The request: Reproduce exactly the lines below from the one containing "const glassY = faceY" through the one containing "obj.matrix_parent_inverse = Matrix.Identity(4)", including both, and nothing else.

Data:
══════════════════════════════
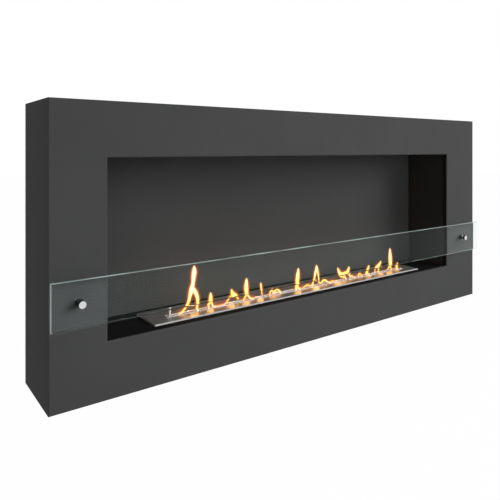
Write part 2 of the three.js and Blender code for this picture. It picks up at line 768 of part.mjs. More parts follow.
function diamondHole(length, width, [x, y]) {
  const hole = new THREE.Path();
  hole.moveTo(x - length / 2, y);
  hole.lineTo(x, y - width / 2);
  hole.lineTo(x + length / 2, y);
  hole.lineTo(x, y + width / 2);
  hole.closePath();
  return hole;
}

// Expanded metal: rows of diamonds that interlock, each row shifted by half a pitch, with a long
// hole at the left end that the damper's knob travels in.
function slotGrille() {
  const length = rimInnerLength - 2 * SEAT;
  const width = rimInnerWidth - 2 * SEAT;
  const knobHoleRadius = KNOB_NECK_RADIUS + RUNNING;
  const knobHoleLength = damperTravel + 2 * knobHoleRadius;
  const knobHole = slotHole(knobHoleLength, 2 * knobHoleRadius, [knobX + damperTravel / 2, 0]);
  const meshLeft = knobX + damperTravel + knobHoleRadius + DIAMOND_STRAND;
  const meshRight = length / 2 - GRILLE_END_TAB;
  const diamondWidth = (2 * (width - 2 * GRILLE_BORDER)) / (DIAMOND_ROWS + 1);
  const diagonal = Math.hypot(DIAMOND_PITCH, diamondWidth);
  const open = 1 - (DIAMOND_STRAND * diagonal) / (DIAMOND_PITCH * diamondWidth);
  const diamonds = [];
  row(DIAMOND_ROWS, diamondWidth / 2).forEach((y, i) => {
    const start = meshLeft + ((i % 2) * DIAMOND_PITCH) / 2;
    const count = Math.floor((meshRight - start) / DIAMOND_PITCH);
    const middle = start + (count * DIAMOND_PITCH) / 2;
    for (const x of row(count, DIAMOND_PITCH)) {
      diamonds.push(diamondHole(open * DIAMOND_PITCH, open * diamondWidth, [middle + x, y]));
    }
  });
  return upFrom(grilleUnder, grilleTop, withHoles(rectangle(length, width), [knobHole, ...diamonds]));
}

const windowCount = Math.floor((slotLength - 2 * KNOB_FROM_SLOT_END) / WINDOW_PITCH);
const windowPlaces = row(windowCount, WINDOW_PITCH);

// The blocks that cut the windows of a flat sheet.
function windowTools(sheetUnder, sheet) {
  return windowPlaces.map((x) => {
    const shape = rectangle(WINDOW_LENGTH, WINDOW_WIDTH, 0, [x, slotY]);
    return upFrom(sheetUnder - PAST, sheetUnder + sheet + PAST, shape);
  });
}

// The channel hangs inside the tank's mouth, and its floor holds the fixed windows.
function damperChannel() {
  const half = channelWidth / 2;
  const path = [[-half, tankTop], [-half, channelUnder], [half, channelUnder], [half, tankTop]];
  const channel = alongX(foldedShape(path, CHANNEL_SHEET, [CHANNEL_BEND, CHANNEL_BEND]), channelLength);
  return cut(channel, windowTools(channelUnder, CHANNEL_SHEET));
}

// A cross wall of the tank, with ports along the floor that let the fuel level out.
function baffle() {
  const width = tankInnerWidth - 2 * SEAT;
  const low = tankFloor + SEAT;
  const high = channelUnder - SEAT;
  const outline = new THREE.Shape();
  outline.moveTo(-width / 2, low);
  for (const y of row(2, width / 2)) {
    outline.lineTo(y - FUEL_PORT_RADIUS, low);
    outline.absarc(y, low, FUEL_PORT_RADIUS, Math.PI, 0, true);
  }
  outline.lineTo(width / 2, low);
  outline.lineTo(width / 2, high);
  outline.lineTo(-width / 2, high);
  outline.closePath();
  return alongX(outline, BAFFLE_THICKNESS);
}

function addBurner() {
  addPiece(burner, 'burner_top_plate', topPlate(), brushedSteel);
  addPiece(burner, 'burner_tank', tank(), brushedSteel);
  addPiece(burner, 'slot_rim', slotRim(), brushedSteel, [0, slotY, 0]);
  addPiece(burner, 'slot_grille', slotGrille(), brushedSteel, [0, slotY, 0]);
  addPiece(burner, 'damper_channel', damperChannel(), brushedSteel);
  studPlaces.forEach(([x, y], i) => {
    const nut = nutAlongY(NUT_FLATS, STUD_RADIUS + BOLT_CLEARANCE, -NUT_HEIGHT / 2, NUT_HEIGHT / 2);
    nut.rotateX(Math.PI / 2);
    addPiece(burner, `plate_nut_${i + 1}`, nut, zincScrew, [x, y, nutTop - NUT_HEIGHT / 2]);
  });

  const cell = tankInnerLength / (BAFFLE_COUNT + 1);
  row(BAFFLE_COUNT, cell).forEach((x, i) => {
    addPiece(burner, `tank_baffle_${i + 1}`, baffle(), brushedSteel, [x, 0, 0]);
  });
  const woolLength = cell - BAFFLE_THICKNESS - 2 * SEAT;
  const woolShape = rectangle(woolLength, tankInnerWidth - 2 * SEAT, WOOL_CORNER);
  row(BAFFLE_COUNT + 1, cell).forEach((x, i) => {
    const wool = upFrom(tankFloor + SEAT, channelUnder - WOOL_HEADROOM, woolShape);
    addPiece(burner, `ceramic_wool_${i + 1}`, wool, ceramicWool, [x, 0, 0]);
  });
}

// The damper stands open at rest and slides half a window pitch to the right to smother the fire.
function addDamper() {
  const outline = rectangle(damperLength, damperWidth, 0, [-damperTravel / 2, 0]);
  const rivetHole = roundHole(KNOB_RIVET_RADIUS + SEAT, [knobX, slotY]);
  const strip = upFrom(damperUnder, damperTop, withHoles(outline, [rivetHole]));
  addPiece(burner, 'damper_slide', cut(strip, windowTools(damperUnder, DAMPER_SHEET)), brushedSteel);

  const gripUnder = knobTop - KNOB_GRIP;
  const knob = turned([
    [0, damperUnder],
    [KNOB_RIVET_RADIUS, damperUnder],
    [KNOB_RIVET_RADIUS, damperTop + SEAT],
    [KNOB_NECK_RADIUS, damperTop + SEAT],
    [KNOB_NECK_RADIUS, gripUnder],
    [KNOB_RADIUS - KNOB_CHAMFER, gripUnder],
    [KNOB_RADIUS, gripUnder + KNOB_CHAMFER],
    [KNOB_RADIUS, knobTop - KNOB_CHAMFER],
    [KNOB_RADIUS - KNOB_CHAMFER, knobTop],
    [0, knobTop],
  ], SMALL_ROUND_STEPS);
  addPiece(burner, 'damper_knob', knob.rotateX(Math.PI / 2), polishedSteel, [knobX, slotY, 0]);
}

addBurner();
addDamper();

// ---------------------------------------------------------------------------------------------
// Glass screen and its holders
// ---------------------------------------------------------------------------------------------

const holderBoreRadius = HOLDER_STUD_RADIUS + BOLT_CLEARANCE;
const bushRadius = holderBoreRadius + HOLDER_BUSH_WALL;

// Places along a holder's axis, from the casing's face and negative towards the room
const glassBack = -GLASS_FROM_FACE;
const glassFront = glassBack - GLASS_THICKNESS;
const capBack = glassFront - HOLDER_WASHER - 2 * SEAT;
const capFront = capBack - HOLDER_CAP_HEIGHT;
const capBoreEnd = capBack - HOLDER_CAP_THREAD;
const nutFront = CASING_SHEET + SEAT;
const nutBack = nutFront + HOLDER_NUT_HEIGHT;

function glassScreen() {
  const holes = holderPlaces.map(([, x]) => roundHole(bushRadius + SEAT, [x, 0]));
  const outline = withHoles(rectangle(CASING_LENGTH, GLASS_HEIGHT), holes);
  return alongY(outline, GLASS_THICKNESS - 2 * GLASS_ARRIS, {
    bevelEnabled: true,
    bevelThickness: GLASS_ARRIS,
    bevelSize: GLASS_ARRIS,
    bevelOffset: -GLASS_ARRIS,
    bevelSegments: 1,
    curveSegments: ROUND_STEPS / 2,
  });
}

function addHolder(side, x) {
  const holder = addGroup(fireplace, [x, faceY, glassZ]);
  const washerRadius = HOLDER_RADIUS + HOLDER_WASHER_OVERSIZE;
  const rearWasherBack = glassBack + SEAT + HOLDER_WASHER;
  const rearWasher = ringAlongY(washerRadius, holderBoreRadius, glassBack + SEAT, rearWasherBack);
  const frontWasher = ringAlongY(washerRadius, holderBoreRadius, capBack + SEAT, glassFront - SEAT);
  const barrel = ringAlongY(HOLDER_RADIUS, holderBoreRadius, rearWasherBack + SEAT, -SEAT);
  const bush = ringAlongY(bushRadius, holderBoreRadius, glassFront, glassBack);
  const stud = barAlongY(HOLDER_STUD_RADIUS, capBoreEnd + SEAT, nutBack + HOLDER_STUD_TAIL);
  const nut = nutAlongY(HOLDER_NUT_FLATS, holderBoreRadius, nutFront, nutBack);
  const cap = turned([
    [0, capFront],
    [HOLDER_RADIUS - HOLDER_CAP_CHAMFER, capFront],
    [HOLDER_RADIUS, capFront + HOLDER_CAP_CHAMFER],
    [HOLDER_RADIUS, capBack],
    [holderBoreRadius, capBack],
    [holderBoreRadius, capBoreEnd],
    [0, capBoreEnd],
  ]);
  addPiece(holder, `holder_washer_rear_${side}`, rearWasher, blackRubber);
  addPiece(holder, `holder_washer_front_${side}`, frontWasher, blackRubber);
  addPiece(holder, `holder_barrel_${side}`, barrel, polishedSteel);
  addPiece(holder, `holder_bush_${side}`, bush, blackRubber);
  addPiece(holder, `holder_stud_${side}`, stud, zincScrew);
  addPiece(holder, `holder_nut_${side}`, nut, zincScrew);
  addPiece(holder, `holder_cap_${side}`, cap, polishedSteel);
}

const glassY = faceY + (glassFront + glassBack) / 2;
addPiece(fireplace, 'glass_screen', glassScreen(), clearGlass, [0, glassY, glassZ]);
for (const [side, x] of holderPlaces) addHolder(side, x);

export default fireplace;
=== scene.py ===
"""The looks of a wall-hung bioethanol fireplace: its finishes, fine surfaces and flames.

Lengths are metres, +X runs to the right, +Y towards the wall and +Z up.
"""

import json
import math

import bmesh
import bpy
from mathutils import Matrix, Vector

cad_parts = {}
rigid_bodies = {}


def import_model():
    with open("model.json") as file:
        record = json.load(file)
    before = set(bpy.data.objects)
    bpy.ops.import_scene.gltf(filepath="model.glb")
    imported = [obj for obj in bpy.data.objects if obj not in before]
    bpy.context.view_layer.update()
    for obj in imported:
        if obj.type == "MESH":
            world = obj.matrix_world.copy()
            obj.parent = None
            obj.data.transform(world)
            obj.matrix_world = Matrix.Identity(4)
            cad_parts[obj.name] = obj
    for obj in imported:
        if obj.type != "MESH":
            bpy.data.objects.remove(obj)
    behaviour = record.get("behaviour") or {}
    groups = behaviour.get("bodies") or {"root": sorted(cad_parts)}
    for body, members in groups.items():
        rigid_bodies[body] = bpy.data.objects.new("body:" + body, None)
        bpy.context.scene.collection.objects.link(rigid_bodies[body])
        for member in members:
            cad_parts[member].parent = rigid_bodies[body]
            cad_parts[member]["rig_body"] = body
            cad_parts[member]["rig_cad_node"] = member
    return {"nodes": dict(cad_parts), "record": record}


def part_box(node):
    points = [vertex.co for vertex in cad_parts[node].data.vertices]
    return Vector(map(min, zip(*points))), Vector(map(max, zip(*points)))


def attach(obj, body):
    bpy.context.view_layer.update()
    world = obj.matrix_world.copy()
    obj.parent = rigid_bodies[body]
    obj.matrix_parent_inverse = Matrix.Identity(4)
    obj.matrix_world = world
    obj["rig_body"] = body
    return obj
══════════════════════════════
Answer:
const glassY = faceY + (glassFront + glassBack) / 2;
addPiece(fireplace, 'glass_screen', glassScreen(), clearGlass, [0, glassY, glassZ]);
for (const [side, x] of holderPlaces) addHolder(side, x);

export default fireplace;
=== scene.py ===
"""The looks of a wall-hung bioethanol fireplace: its finishes, fine surfaces and flames.

Lengths are metres, +X runs to the right, +Y towards the wall and +Z up.
"""

import json
import math

import bmesh
import bpy
from mathutils import Matrix, Vector

cad_parts = {}
rigid_bodies = {}


def import_model():
    with open("model.json") as file:
        record = json.load(file)
    before = set(bpy.data.objects)
    bpy.ops.import_scene.gltf(filepath="model.glb")
    imported = [obj for obj in bpy.data.objects if obj not in before]
    bpy.context.view_layer.update()
    for obj in imported:
        if obj.type == "MESH":
            world = obj.matrix_world.copy()
            obj.parent = None
            obj.data.transform(world)
            obj.matrix_world = Matrix.Identity(4)
            cad_parts[obj.name] = obj
    for obj in imported:
        if obj.type != "MESH":
            bpy.data.objects.remove(obj)
    behaviour = record.get("behaviour") or {}
    groups = behaviour.get("bodies") or {"root": sorted(cad_parts)}
    for body, members in groups.items():
        rigid_bodies[body] = bpy.data.objects.new("body:" + body, None)
        bpy.context.scene.collection.objects.link(rigid_bodies[body])
        for member in members:
            cad_parts[member].parent = rigid_bodies[body]
            cad_parts[member]["rig_body"] = body
            cad_parts[member]["rig_cad_node"] = member
    return {"nodes": dict(cad_parts), "record": record}


def part_box(node):
    points = [vertex.co for vertex in cad_parts[node].data.vertices]
    return Vector(map(min, zip(*points))), Vector(map(max, zip(*points)))


def attach(obj, body):
    bpy.context.view_layer.update()
    world = obj.matrix_world.copy()
    obj.parent = rigid_bodies[body]
    obj.matrix_parent_inverse = Matrix.Identity(4)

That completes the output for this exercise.